Kali ini ide cerita hadir dari perbincangan dengan rekan kerja sekaligus pegawai senior di kantor yang memiliki banyak pengalaman dalam kehidupan. Salah satunya adalah diskusi tentang sebuah kejadian yang dialami bersama pimpinannya di masa lalu.
Ide ceritanya ditangkap dan coba ditulis ulang atau reka cerita tentu dengan kemasan yang berbeda dan genre bahasa sunda sebagai bagian dari cara penulis melestarikan bahasa ibunda. Maka jadilah fulisan ini. Secara ritual pribadi, tulisan ini masuk dalam frame fiksimini basa sunda atau fbs. Jadi setelah tuntas menulis dibawah 150 kata, langsung di publish di grup tertutup FB. Maka dinamika komentar dan like menjadi penanda respon semuanya. Tapi di grup ini pure bahasa sunda. Lalu untuk di publish di blog pribadi ini, perlu ditambah kata – kata dan cerita latar belakangnya.
Inilah ceritanya :

# MIHEULAAN #
Kijang pasagi bulao kolot nyemprung meulah patalimarga di wewengkon parungpanjang. Uing nyekel setir, di gigireun dunungan diuk ngilu nempokeun mobil jeung motor nu piligenti diliwatan, panonna meuni awas.
Uing mimitina teu jero teuing nincak gas tèh, sabab bisi dunungan bendu. Maklum kakara nyupiran dunungan ka luar dayeuh, biasana ukur sakuliwek lembur. Ngaroris sawah atawa nganteur ka hèleran.

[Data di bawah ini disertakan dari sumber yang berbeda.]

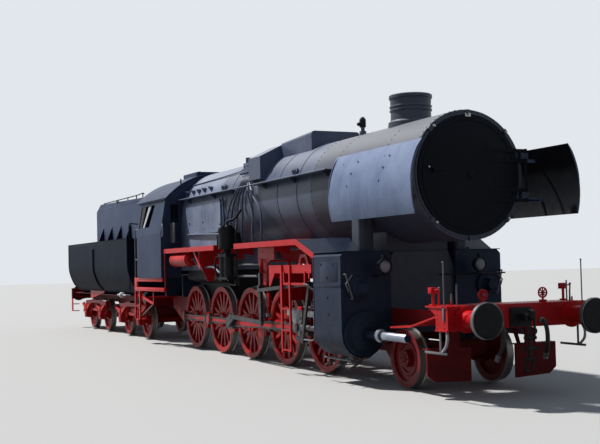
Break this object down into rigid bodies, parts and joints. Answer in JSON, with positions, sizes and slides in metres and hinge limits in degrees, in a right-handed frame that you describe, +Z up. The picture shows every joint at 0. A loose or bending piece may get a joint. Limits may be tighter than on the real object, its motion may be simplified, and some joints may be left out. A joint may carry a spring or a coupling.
{
  "type": "steam locomotive",
  "caption": "Large goods steam locomotive with coupled wheels, rods, a leading truck, smoke deflectors and a trough-shaped bogie tender hinged behind the cab.",
  "frame": {"origin": "on the track's centre line midway between the buffer faces, at the height of the wheel flanges' lowest points", "axes": "+X forward along the locomotive, +Y to its left-hand side, +Z up"},
  "size_m": [23, 3, 4.528],
  "materials": {
    "red_paint": "semi-gloss",
    "wheel_red": "semi-gloss",
    "boiler_black": "satin",
    "frame_black": "satin",
    "cab_black": "satin",
    "tender_black": "satin",
    "rod_steel": "oiled",
    "lamp_black": "gloss"
  },
  "bodies": {
    "engine": {"air_pump": "frame_black", "air_reservoirs": "red_paint", "ash_pan": "frame_black", "axleboxes": "red_paint", "boiler_barrel": "boiler_black", "boiler_fittings": "boiler_black", "brake_gear": "red_paint", "cab_floor": "cab_black", "cab_front": "cab_black", "cab_rear": "cab_black", "cab_roof": "cab_black", "cab_sides": "cab_black", "cab_steps": "red_paint", "chimney": "boiler_black", "cylinders": "frame_black", "dome_casing": "boiler_black", "firebox": "boiler_black", "front_beam": "red_paint", "front_buffers": "red_paint", "front_drawgear": "frame_black", "handrails": "boiler_black", "headlamps": "lamp_black", "main_frame": "red_paint", "motion_brackets": "red_paint", "running_boards": "red_paint", "sand_pipes": "boiler_black", "slide_bars": "rod_steel", "smoke_deflectors": "frame_black", "smokebox": "boiler_black", "smokebox_saddle": "frame_black", "valve_gear": "rod_steel"},
    "tender": {"coal_bunker": "tender_black", "tender_drawgear": "red_paint", "tender_fittings": "tender_black", "tender_frame": "red_paint", "tender_tank": "tender_black"},
    "smokebox_door": {"smokebox_door": "boiler_black"},
    "leading_truck": {"leading_truck": "red_paint"},
    "leading_wheels": {"leading_wheelset": "wheel_red"},
    "tank_hatch_lid": {"tank_hatch_lid": "tender_black"},
    "driver_1": {"driver_wheelset_1": "wheel_red"},
    "driver_2": {"driver_wheelset_2": "wheel_red"},
    "driver_3": {"driver_wheelset_3": "wheel_red"},
    "driver_4": {"driver_wheelset_4": "wheel_red"},
    "driver_5": {"driver_wheelset_5": "wheel_red"},
    "side_rods_left": {"coupling_rods_left": "rod_steel"},
    "main_rod_left": {"main_rod_left": "rod_steel"},
    "crosshead_left": {"crosshead_left": "rod_steel"},
    "side_rods_right": {"coupling_rods_right": "rod_steel"},
    "main_rod_right": {"main_rod_right": "rod_steel"},
    "crosshead_right": {"crosshead_right": "rod_steel"},
    "bogie_front": {"tender_bogie_front": "red_paint"},
    "bogie_rear": {"tender_bogie_rear": "red_paint"},
    "tender_wheels_1": {"tender_wheelset_1": "wheel_red"},
    "tender_wheels_2": {"tender_wheelset_2": "wheel_red"},
    "tender_wheels_3": {"tender_wheelset_3": "wheel_red"},
    "tender_wheels_4": {"tender_wheelset_4": "wheel_red"}
  },
  "joints": [
    {"name": "driver_1_spin", "type": "hinge", "parent": "engine", "child": "driver_1", "pos_m": [6.725, 0, 0.728], "axis": [0, 1, 0], "continuous": true},
    {"name": "driver_2_spin", "type": "hinge", "parent": "engine", "child": "driver_2", "pos_m": [5.075, 0, 0.728], "axis": [0, 1, 0], "continuous": true},
    {"name": "driver_3_spin", "type": "hinge", "parent": "engine", "child": "driver_3", "pos_m": [3.425, 0, 0.728], "axis": [0, 1, 0], "continuous": true},
    {"name": "driver_4_spin", "type": "hinge", "parent": "engine", "child": "driver_4", "pos_m": [1.775, 0, 0.728], "axis": [0, 1, 0], "continuous": true},
    {"name": "driver_5_spin", "type": "hinge", "parent": "engine", "child": "driver_5", "pos_m": [0.125, 0, 0.728], "axis": [0, 1, 0], "continuous": true},
    {"name": "side_rods_left_pin", "type": "hinge", "parent": "driver_3", "child": "side_rods_left", "pos_m": [3.425, 0.965, 0.398], "axis": [0, 1, 0], "continuous": true},
    {"name": "side_rods_right_pin", "type": "hinge", "parent": "driver_3", "child": "side_rods_right", "pos_m": [3.095, -0.965, 0.728], "axis": [0, 1, 0], "continuous": true},
    {"name": "crosshead_left_slide", "type": "slide", "parent": "engine", "child": "crosshead_left", "axis": [1, 0, 0], "range_m": [-0.3069, 0.3531]},
    {"name": "main_rod_left_swing", "type": "hinge", "parent": "crosshead_left", "child": "main_rod_left", "pos_m": [6.62633, 1.1, 0.788], "axis": [0, 1, 0], "range_deg": [0, 11.75]},
    {"name": "crosshead_right_slide", "type": "slide", "parent": "engine", "child": "crosshead_right", "axis": [1, 0, 0], "range_m": [0, 0.66]},
    {"name": "main_rod_right_swing", "type": "hinge", "parent": "crosshead_right", "child": "main_rod_right", "pos_m": [6.31944, -1.1, 0.788], "axis": [0, 1, 0], "range_deg": [-5.88, 5.87]},
    {"name": "leading_truck_swivel", "type": "hinge", "parent": "engine", "child": "leading_truck", "pos_m": [7.15, 0, 0.528], "axis": [0, 0, 1], "range_deg": [-2.5, 2.5]},
    {"name": "leading_wheels_spin", "type": "hinge", "parent": "leading_truck", "child": "leading_wheels", "pos_m": [9.325, 0, 0.453], "axis": [0, 1, 0], "continuous": true},
    {"name": "smokebox_door_hinge", "type": "hinge", "parent": "engine", "child": "smokebox_door", "pos_m": [9.94, 1, 3.111], "axis": [0, 0, 1], "range_deg": [0, 95]},
    {"name": "tender_drawbar", "type": "hinge", "parent": "engine", "child": "tender", "pos_m": [-2.5, 0, 1.013], "axis": [0, 0, 1], "range_deg": [-5, 5]},
    {"name": "bogie_front_swivel", "type": "hinge", "parent": "tender", "child": "bogie_front", "pos_m": [-4.675, 0, 0.813], "axis": [0, 0, 1], "range_deg": [-5, 5]},
    {"name": "bogie_rear_swivel", "type": "hinge", "parent": "tender", "child": "bogie_rear", "pos_m": [-8.775, 0, 0.813], "axis": [0, 0, 1], "range_deg": [-5, 5]},
    {"name": "tender_wheels_1_spin", "type": "hinge", "parent": "bogie_front", "child": "tender_wheels_1", "pos_m": [-3.775, 0, 0.493], "axis": [0, 1, 0], "continuous": true},
    {"name": "tender_wheels_2_spin", "type": "hinge", "parent": "bogie_front", "child": "tender_wheels_2", "pos_m": [-5.575, 0, 0.493], "axis": [0, 1, 0], "continuous": true},
    {"name": "tender_wheels_3_spin", "type": "hinge", "parent": "bogie_rear", "child": "tender_wheels_3", "pos_m": [-7.875, 0, 0.493], "axis": [0, 1, 0], "continuous": true},
    {"name": "tender_wheels_4_spin", "type": "hinge", "parent": "bogie_rear", "child": "tender_wheels_4", "pos_m": [-9.675, 0, 0.493], "axis": [0, 1, 0], "continuous": true},
    {"name": "tank_hatch_hinge", "type": "hinge", "parent": "tender", "child": "tank_hatch_lid", "pos_m": [-9.78, 0, 2.794], "axis": [0, -1, 0], "range_deg": [0, 100]}
  ],
  "couplings": [
    {"joint": "driver_1_spin", "follows": "driver_3_spin", "ratio": 1},
    {"joint": "driver_2_spin", "follows": "driver_3_spin", "ratio": 1},
    {"joint": "driver_4_spin", "follows": "driver_3_spin", "ratio": 1},
    {"joint": "driver_5_spin", "follows": "driver_3_spin", "ratio": 1},
    {"joint": "side_rods_left_pin", "follows": "driver_3_spin", "ratio": -1},
    {"joint": "side_rods_right_pin", "follows": "driver_3_spin", "ratio": -1}
  ]
}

Tapi geus sababaraha kali, dunungan ngagorowok, “Piheulaan Jang, bes!” Mimitina mah palaur, tapi asa dibere sumanget, gas didedetkeun. Miheulaan ti kènca atawa katuhu, dunungan seuseurian.
Teu kaop jalan rada lempeng, dihareup aya treuk kontèner gè, pasti ngagorowok, “Bes!!… bes!!”

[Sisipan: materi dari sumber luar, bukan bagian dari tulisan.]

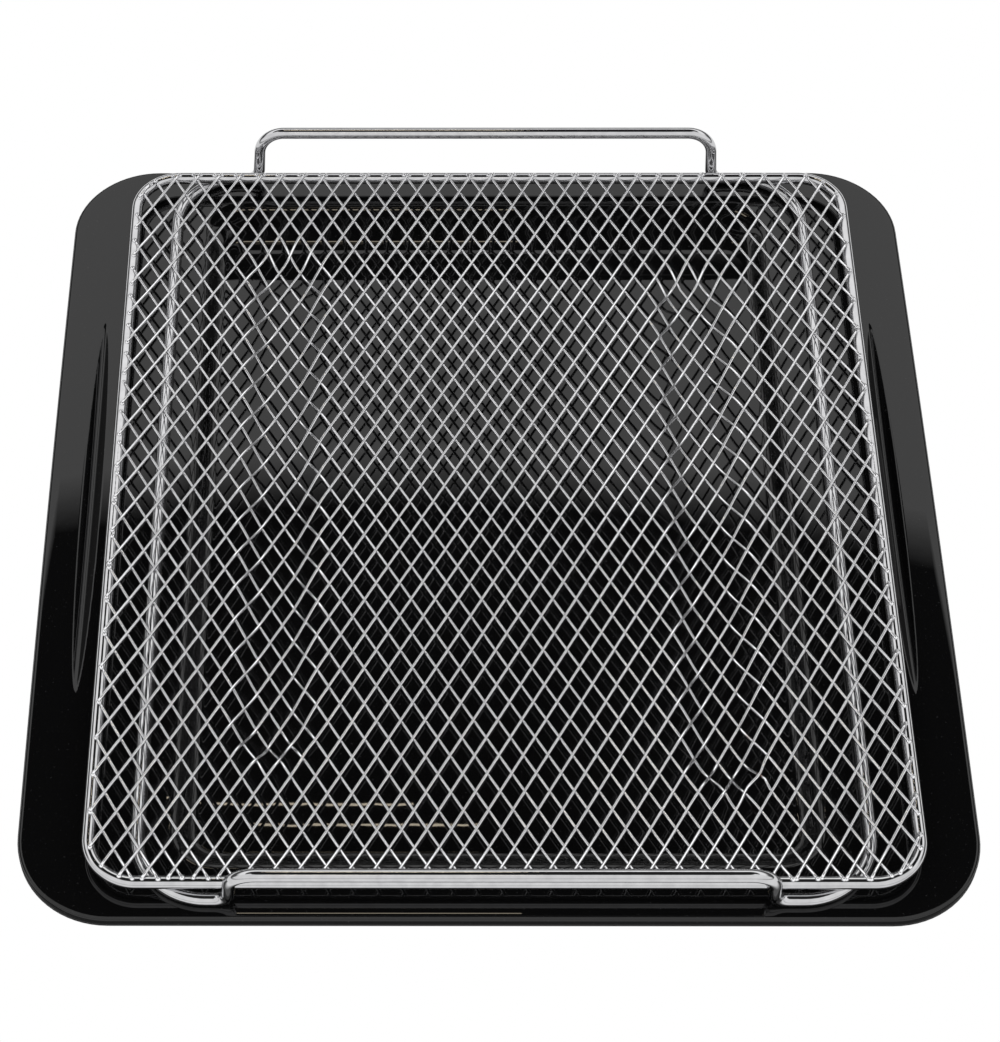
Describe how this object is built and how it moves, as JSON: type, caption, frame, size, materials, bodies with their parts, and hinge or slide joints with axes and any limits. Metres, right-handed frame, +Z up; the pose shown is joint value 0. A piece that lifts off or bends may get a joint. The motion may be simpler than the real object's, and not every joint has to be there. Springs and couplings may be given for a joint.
{
  "type": "oven tray with wire rack",
  "caption": "Shallow rectangular enamelled tray with a wide flange, carrying a wire rack of fine crossing wires with sunken channels and a raised bar handle at the front and back.",
  "frame": {"origin": "middle of the flat underside of the tray, on the surface that it stands on", "axes": "Z is up, X runs across between the long sides, Y runs from the front handle at -Y to the back handle at +Y"},
  "size_m": [0.3516, 0.3656, 0.0367],
  "materials": {
    "enamel": "black gloss enamel on pressed steel sheet, with a faint orange peel",
    "chrome_rod": "bright chrome plated steel rod",
    "chrome_wire": "bright plated fine steel wire, welded at each crossing"
  },
  "bodies": {
    "root": {"tray": "enamel", "rim_wire": "chrome_rod", "support_frame": "chrome_rod", "mesh_lower_wires": "chrome_wire", "mesh_upper_wires": "chrome_wire"}
  },
  "joints": []
}
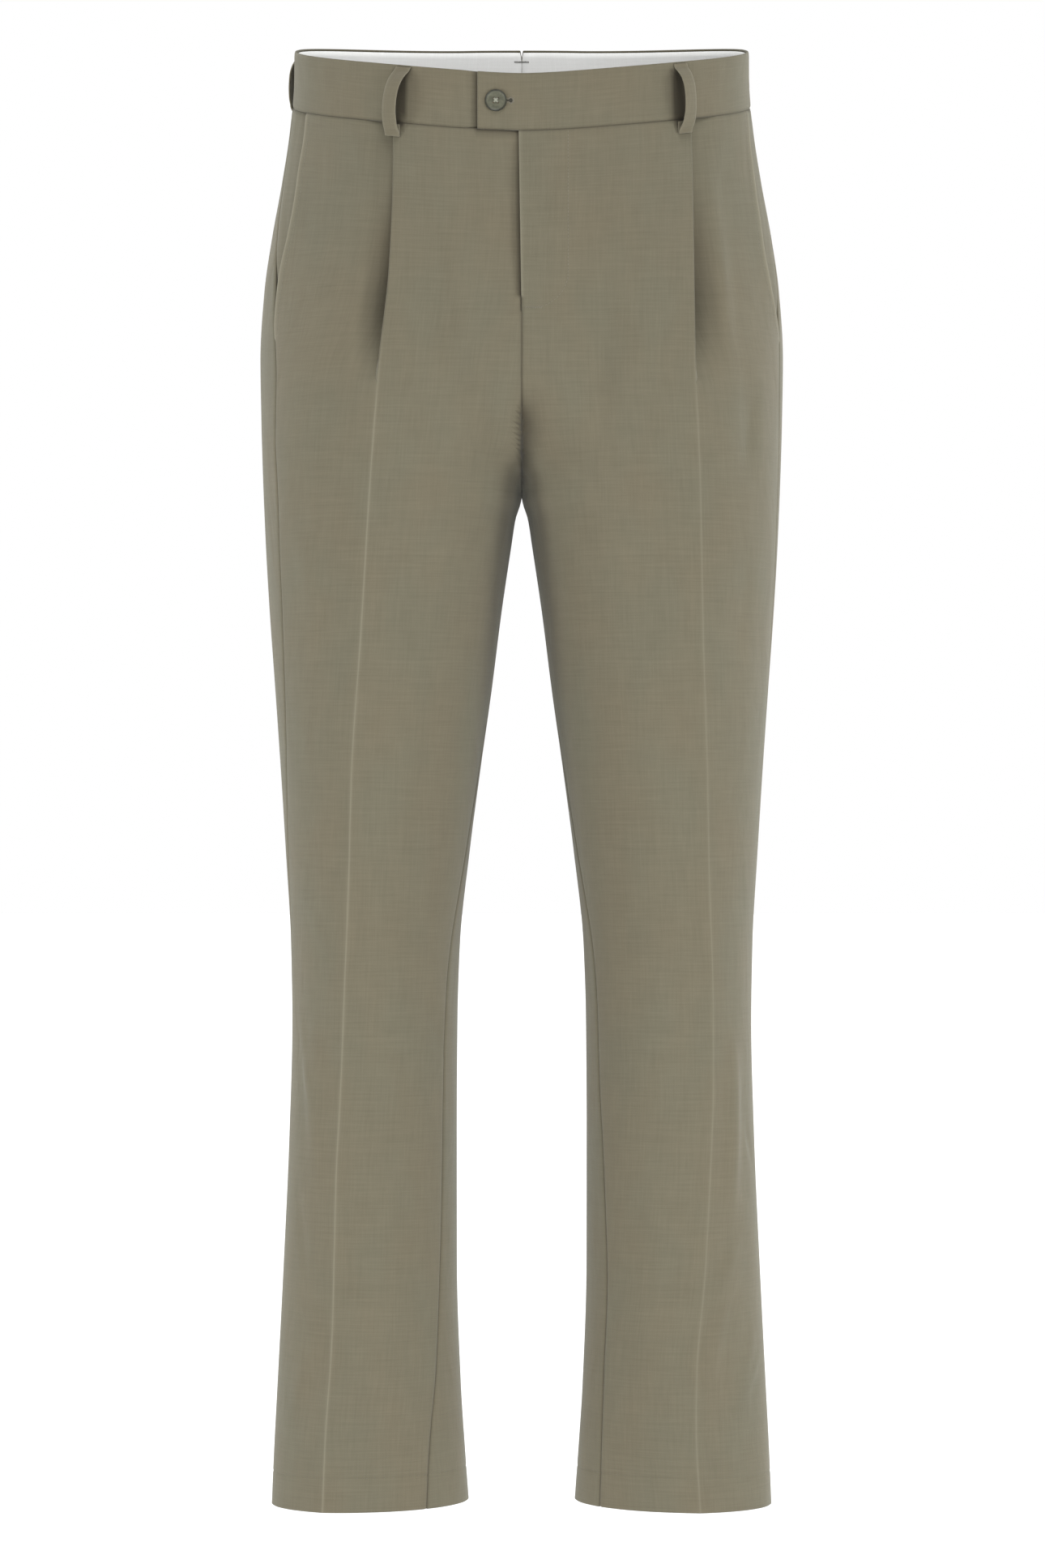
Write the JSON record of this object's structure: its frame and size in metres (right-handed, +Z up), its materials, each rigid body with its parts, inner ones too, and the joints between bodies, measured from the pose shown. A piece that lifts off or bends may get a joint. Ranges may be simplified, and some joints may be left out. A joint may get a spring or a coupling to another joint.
{
  "type": "pleated chinos",
  "caption": "Full-length pleated trousers, filled out as worn, with slant pockets, buttoned waist tab, belt loops, pressed creases and slightly flared hems.",
  "frame": {"origin": "middle of the waist opening at the height of the centre front's top edge, where the wearer holds the trousers up", "axes": "+Z up the body, from hem to waist; -Y to the front; +X to the wearer's left"},
  "size_m": [0.3931, 0.2615, 1.1062],
  "materials": {
    "chino_cloth": "matt olive linen and cotton weave",
    "waist_lining": "matt off-white plain weave",
    "button": "satin dark olive",
    "zip": "matt olive tape"
  },
  "bodies": {
    "root": {"front_right": "chino_cloth", "front_left": "chino_cloth", "back_right": "chino_cloth", "back_left": "chino_cloth", "waistband_right": "chino_cloth", "waistband_left": "chino_cloth", "waistband_lining_right": "waist_lining", "waistband_lining_left": "waist_lining", "pocket_facing_right": "chino_cloth", "pocket_facing_left": "chino_cloth", "fly_facing": "chino_cloth", "fly_shield": "chino_cloth", "zip": "zip", "zip_slider": "zip", "button": "button", "belt_loop_front_right": "chino_cloth", "belt_loop_front_left": "chino_cloth", "belt_loop_side_right": "chino_cloth", "belt_loop_side_left": "chino_cloth", "belt_loop_back": "chino_cloth"}
  },
  "joints": []
}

Langsung pindah gigi, gas ditincak, setir rada ka katuhu. Cuusss, kijang nyemprung di katuhu. Lèok deui ka kènca, asup jalur. Gas deui.
“Bes!!”
Langsung miheulaan ti katuhu, cus.
“Bes!!”
Miheulaan deui, dunungan seuserian bungah.
“Bes!!” Rikat miheulaan.
“Beus.. beus.. beus!! Dunungan ngagorowok, uing ngagas.
Jebrèd!!.. poèk.
***
Cerita pendek atau super pendek ini berjumlah 147 kata, jika tidak percaya silahkan hitung saja. Ada beberapa respon terkait tulisan ini adalah anggapan bahwa merupakan tulisan yang belum tuntas alias bersambung. Padahal itulah titik keindahan dan gaya menulis fiksimini yang disetting sedemikian rupa sehingga di akhir cerita bisa memberikan persepsi makna berbeda.
Inti dari cerita ini adalah model komunikasi sederhana yang secara tulisan hampir sama alias mirip padahal maknanya berbeda. Yaitu kata ‘bes‘ dan ‘beus‘ mari kita cermati.
Kata pertama, bes. Itu mengandung arti perintah atau saran untuk bergerak lebih cepat untuk menyalip kendaraan yang ada di depan, tentu dengan perhitungan yang tepat. Biasanya kombinasi antara keahlian dan nekat hehehehe.
Kata kedua, beus. Itu artinya bis, kendaraan besar yang bisa mengangkut banyak penumpang dengan ukuran bis besar atau bis 3/4. Karena kemiripan sebutan itulah sehingga cerita fiksimini sunda tadi hadir.
Akhir cerita ada kata kunci, yaitu ‘jebrèd‘ dan ‘poèk‘ yang artinya berarti terjadi peristiwa benturan dan pandangan gelap dari pengemudi yang sekaligus pencerita. Apakah benturan dengan bis atau benturan dengan tebing untuk menghindari tabrakan dan bisa juga kendaraan berbenturan dengan pohon, itu adalah persepsi dalam sebuah cerita.
Hikmahnya adalah berhati-hatilah diperjalanan. Awali bepergian dengan membaca doa agar selamat di perjalanan hingga tujuan dan kembali ke rumah semula. Saat mengemudi kendalikan emosi dan tetap patuhi rambu – rambu lalu lintas. Selamat beredar kawan, Happy weekend, Wassalam (AKW).